Belarus Authorities Allegedly Issued Death Threats Against Opposition Activist

A prominent Belarusian opposition activist has accused authorities of threatening to kill her has they tried to forcibly deport her to Ukraine amid government efforts to end five weeks of mass protests against President Alexander Lukashenko following a disputed election.
 
Maria Kolesnikova said in a complaint filed by her lawyer Thursday that she resisted her expulsion as authorities tore up her passport, put a bag over her head and drove her to the border with Ukraine before she fought her removal from Belarus and was jailed.
 
“In particular, it was stated that if I did not voluntarily leave the Republic of Belarus, I would be taken out anyway, alive or in bits,” Kolesnikova said. “There were also threats to imprison me for up to 25 years.”
 
Kolesnikova also said authorities threatened she would have problems while under detention. “The persons indicated uttered threats to my life and health, which I took to be real,” she said.
 
Kolesnikova’s lawyer, Lyudmila Kazak, submitted a criminal complaint to the state Investigative Committee against Belarusian authorities, including the KGB police, for kidnapping, illegal detention and threats to commit murder, according to the news portal Tut.By.
 
U.S. Secretary of State Mike Pompeo said Tuesday the United States is deeply concerned about the Belarusian government’s attempts to forcibly expel Kolesnikova.  
 
Pompeo also said the U.S. and other countries are considering bringing sanctions in response to recent events in Belarus to seek “accountability for those involved in human rights abuses and repression in Belarus.”  
 
Kolesnikova, who has been in a Minsk jail since Monday, has been accused of undermining national security as part of a criminal investigation against leaders of the Coordination Council, which was formed last month to negotiate a transition of power after Lukashenko won a sixth term in office.
 
Lukashenko has said council members and other activists are under the control of Western nations and accused them of trying to create a parallel government.FILE – Belarusian President Alexander Lukashenko speaks during a meeting with security and law enforcement leaders in Minsk, Belarus, Aug. 21, 2020.European Council President Charles Michel called Wednesday for faster consideration of sanctions against officials in Belarus after the detention of multiple opposition leaders.
 
“Political persecution in Belarus including detentions on political grounds and forced exile must stop,” Michel tweeted Wednesday. “Belarusian authorities must free political prisoners and let citizens exercise their right to freedom of speech and assembly.”
 
Michel’s comments came on the same day unidentified Belarusian authorities detained one of the two remaining free leaders of the opposition council.
 
Attorney Maxim Znak was taken out of the Coordination Council’s office by unknown people wearing ski masks, according to his associate, Gleb German.  German said Znak managed to text “masks” before his phone was seized.  
 
Svetlana Alexievich, winner of the 2015 Nobel Prize in literature, is now the only council executive to remain free in Belarus, even after unidentified people tried to enter her apartment Wednesday.   
 
Several European Union diplomats and journalists arrived at her apartment in Minsk to prevent her detention.
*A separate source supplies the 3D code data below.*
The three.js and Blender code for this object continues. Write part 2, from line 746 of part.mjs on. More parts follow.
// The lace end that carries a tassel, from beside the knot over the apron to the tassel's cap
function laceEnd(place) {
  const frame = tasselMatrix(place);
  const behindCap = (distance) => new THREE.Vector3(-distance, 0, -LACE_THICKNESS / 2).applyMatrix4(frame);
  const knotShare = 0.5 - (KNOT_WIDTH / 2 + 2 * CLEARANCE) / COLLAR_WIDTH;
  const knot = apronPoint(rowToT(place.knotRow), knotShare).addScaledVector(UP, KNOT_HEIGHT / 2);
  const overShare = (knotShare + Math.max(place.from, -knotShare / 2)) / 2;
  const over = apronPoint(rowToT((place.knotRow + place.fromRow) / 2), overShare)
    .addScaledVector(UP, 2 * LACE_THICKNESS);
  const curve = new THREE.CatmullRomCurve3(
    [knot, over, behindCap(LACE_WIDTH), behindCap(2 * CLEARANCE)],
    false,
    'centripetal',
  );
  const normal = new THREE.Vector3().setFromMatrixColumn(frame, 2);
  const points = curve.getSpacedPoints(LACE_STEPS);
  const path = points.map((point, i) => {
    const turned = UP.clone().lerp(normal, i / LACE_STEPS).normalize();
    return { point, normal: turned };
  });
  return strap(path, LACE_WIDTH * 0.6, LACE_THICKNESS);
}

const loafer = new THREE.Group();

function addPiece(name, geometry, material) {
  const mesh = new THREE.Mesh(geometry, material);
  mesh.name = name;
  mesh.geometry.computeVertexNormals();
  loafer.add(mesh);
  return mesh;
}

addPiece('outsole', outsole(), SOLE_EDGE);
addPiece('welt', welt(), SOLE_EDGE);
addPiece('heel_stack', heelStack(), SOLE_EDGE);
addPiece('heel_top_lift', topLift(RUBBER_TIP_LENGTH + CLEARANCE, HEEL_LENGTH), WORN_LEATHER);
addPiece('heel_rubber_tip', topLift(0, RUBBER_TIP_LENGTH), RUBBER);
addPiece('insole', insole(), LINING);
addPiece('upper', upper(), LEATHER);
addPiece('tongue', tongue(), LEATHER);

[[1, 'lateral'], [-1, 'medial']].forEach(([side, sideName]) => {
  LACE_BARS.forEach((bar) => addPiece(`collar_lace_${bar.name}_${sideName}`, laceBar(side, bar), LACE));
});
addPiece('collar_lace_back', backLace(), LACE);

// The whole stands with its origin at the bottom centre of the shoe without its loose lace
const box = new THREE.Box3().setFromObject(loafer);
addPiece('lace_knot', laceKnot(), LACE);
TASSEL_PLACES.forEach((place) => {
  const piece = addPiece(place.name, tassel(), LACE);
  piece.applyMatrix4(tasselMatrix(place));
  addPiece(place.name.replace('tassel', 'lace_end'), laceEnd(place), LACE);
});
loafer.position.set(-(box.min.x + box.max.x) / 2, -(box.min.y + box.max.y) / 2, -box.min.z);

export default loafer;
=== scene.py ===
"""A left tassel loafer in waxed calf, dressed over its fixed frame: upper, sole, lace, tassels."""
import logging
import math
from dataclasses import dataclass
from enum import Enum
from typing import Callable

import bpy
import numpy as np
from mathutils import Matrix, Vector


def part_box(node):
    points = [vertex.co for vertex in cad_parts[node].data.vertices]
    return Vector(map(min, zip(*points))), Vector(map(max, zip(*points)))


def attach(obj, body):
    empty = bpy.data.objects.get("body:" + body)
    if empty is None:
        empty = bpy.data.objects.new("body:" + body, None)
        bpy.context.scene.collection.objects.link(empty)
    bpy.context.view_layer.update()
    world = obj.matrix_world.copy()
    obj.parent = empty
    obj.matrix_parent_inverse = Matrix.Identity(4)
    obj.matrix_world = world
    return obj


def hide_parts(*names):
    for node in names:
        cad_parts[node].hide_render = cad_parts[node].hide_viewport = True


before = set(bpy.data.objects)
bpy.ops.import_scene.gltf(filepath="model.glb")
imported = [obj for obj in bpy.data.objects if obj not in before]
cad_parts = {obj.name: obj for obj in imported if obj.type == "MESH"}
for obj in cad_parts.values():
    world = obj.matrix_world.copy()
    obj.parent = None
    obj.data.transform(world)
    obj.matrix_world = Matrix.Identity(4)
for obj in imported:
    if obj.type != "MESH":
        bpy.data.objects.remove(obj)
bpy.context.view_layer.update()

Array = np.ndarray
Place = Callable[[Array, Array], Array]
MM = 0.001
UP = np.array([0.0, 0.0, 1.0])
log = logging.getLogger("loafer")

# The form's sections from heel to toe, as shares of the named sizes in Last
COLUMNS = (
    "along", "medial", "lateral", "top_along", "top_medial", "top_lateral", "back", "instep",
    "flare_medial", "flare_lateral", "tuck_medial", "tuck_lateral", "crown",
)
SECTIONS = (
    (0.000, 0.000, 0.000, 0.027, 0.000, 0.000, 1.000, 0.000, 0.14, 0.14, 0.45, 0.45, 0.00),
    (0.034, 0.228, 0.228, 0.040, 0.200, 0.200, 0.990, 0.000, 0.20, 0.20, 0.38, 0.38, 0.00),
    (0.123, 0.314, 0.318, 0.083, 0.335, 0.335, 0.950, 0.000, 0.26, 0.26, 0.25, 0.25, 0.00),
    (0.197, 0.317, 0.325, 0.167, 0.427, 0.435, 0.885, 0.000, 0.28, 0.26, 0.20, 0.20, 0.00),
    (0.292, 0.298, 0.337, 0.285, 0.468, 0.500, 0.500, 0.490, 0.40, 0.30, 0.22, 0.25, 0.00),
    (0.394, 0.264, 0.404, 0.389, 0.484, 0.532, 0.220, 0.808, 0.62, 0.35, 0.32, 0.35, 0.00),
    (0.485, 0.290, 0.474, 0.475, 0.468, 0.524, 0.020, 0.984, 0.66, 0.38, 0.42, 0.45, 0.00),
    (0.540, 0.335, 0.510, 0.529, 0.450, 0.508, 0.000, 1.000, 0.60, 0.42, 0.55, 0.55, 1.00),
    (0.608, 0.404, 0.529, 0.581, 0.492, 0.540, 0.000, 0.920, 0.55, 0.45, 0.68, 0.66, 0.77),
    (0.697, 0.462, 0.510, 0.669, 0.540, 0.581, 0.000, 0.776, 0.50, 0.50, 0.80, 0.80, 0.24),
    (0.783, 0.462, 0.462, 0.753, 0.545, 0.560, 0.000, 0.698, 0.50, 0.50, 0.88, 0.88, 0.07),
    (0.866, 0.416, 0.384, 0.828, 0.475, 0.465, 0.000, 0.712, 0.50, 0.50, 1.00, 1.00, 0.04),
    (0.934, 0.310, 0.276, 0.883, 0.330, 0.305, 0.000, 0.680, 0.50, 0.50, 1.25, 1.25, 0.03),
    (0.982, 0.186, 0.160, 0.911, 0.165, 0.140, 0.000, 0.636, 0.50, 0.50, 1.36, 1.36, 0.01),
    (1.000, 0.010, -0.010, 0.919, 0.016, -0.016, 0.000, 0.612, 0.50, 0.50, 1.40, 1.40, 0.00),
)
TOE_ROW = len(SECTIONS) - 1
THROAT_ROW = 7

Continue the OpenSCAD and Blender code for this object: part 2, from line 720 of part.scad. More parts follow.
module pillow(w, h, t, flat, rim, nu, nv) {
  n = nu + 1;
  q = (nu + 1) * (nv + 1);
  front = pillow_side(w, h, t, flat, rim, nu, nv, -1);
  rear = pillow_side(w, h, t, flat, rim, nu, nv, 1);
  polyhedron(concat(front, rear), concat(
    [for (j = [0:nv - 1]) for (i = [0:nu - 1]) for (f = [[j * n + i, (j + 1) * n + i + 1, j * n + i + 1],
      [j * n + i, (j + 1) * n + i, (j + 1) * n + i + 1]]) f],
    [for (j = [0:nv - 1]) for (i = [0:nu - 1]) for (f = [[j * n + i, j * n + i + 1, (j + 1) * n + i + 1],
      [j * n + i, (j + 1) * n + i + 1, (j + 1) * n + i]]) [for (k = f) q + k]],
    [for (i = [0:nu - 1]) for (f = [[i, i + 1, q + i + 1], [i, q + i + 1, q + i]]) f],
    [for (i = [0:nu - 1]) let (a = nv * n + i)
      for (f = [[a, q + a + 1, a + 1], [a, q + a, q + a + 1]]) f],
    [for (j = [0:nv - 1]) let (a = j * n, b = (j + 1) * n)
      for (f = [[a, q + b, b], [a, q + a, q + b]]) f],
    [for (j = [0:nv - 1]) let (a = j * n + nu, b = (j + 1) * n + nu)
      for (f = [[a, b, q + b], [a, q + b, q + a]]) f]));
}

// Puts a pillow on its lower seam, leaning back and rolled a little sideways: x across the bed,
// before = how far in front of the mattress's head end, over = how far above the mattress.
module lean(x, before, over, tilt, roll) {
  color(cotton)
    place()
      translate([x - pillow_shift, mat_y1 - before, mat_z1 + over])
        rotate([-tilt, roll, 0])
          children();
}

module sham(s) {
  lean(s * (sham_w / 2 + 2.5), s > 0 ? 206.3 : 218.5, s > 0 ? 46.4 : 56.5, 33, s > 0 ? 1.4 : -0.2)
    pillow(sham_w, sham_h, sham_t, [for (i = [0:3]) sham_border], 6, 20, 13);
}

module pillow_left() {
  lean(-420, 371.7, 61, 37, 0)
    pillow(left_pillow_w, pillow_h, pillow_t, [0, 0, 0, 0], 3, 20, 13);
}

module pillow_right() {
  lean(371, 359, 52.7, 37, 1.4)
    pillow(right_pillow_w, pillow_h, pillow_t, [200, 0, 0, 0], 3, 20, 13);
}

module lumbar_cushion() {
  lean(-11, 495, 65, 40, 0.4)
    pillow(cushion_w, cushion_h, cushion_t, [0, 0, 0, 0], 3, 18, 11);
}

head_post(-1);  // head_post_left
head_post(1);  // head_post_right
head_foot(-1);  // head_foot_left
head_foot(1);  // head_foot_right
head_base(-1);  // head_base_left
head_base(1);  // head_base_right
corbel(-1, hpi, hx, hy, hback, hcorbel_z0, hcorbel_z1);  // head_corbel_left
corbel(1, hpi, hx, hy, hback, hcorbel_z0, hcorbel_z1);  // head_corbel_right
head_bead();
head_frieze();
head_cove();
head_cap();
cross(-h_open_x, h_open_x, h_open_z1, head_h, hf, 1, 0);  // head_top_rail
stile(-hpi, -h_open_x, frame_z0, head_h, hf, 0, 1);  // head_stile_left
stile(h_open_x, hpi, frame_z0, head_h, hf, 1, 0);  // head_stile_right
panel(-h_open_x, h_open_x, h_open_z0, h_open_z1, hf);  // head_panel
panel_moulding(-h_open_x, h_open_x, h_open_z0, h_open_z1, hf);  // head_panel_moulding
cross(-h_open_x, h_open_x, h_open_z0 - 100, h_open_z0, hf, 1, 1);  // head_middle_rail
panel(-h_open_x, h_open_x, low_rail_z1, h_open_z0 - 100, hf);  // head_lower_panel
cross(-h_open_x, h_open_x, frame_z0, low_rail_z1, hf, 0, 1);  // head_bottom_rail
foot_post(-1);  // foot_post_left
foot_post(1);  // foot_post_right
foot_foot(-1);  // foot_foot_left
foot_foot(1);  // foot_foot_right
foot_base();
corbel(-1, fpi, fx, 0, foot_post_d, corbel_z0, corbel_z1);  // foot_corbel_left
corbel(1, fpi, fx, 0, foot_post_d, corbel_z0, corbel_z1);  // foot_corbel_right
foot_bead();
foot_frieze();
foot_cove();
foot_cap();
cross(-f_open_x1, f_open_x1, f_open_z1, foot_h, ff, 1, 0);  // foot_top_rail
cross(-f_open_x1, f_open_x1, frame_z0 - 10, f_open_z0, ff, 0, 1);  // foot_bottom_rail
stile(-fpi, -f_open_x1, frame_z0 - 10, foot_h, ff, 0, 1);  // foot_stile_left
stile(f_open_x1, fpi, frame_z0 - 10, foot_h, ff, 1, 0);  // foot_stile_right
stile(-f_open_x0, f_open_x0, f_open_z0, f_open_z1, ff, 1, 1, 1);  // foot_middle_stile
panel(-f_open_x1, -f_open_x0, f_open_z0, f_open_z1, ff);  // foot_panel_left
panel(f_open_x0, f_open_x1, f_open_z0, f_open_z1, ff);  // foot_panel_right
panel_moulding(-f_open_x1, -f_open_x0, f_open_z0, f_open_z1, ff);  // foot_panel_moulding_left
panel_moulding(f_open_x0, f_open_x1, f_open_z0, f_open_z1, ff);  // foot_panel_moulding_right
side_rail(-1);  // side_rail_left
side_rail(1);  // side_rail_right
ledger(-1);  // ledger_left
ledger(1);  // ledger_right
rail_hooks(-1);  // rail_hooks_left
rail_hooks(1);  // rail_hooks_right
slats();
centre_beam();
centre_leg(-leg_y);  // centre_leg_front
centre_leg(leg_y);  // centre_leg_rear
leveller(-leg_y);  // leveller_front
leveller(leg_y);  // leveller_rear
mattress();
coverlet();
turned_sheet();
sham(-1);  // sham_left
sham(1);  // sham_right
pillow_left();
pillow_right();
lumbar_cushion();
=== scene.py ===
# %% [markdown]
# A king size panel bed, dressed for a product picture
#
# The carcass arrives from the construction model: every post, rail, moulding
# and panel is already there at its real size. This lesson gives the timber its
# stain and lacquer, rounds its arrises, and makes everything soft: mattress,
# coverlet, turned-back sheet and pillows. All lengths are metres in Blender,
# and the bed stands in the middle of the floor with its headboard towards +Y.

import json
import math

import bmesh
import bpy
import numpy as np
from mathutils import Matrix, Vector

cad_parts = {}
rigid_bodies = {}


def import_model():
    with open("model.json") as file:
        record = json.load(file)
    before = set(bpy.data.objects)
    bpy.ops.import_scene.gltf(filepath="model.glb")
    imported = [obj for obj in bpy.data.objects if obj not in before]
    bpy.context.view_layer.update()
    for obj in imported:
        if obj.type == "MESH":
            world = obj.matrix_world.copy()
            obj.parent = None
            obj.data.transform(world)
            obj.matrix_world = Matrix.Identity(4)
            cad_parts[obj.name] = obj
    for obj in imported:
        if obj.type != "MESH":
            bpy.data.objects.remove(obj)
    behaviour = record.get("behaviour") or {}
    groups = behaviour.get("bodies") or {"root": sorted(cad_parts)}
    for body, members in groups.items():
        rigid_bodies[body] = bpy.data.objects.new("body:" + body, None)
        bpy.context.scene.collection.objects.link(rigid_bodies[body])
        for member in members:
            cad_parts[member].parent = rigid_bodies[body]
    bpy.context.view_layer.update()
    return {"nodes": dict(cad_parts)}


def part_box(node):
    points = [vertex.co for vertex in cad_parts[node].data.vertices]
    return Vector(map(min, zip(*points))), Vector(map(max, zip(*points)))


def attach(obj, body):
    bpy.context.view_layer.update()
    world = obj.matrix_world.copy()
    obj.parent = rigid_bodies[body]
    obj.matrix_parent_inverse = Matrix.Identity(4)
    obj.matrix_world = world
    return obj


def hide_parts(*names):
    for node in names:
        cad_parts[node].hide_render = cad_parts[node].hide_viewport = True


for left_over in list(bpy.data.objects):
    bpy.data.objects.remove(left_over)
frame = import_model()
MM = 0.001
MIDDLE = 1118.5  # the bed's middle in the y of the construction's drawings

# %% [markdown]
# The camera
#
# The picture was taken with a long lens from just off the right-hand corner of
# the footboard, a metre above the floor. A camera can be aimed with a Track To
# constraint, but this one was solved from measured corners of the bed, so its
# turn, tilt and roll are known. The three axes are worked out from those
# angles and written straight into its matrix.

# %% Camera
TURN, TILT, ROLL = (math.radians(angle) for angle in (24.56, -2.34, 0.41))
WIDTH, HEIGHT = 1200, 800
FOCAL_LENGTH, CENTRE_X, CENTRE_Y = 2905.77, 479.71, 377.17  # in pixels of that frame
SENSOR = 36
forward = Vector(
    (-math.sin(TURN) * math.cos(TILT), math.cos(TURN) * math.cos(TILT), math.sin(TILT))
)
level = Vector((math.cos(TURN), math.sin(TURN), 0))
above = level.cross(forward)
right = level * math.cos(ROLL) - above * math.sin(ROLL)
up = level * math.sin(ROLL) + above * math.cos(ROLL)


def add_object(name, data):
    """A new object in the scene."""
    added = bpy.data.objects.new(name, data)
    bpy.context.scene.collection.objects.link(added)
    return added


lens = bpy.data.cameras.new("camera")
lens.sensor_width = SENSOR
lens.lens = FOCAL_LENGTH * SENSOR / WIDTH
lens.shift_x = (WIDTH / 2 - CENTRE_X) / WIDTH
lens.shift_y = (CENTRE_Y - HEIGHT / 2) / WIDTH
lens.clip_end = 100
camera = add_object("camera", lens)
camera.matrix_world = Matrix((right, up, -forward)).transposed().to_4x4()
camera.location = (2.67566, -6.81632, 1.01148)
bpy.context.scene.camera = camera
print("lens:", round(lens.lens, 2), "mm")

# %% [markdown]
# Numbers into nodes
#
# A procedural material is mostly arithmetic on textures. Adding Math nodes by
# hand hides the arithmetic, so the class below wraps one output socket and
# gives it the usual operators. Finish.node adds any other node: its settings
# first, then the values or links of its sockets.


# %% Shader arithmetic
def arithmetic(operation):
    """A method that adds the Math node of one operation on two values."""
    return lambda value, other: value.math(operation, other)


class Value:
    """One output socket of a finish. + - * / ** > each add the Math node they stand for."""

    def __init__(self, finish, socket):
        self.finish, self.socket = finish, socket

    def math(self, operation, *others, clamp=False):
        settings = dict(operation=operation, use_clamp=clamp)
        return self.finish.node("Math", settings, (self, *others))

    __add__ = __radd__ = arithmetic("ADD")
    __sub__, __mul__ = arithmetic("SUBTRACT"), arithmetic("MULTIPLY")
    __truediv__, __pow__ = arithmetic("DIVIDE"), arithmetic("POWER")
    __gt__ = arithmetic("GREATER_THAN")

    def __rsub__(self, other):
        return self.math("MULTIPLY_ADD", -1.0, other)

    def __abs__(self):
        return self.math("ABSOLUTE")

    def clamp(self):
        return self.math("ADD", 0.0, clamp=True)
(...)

Alexievich told reporters she does not plan to leave Belarus.
 
“What is happening is terror against the people,” Alexievich said. “We have to unite and not give up our intentions. There is a danger we will lose the country.”
 
Thousands of people have taken part in five weeks of protests that were triggered by a brutal government crackdown shortly after the August 9 election of Lukashenko that resulted in the detention of nearly 7,000 people. Three people were killed, and hundreds of others were hurt when police aggressively dispersed peaceful protestors with rubber bullets, clubs and stun grenades.
 
Opposition parties, the United States and the European Union allege the election was rigged.  
 
Lukashenko denies the voting was fraudulent and blamed the unrest on meddling by Western countries. Russian news agencies quoted him this week saying he has nothing to discuss with the opposition, and that he would be open to constitutional reforms and a potential new presidential election.
 
Lukashenko’s leading election opponent, Sviatlana Tsikhanouskaya, has left the country.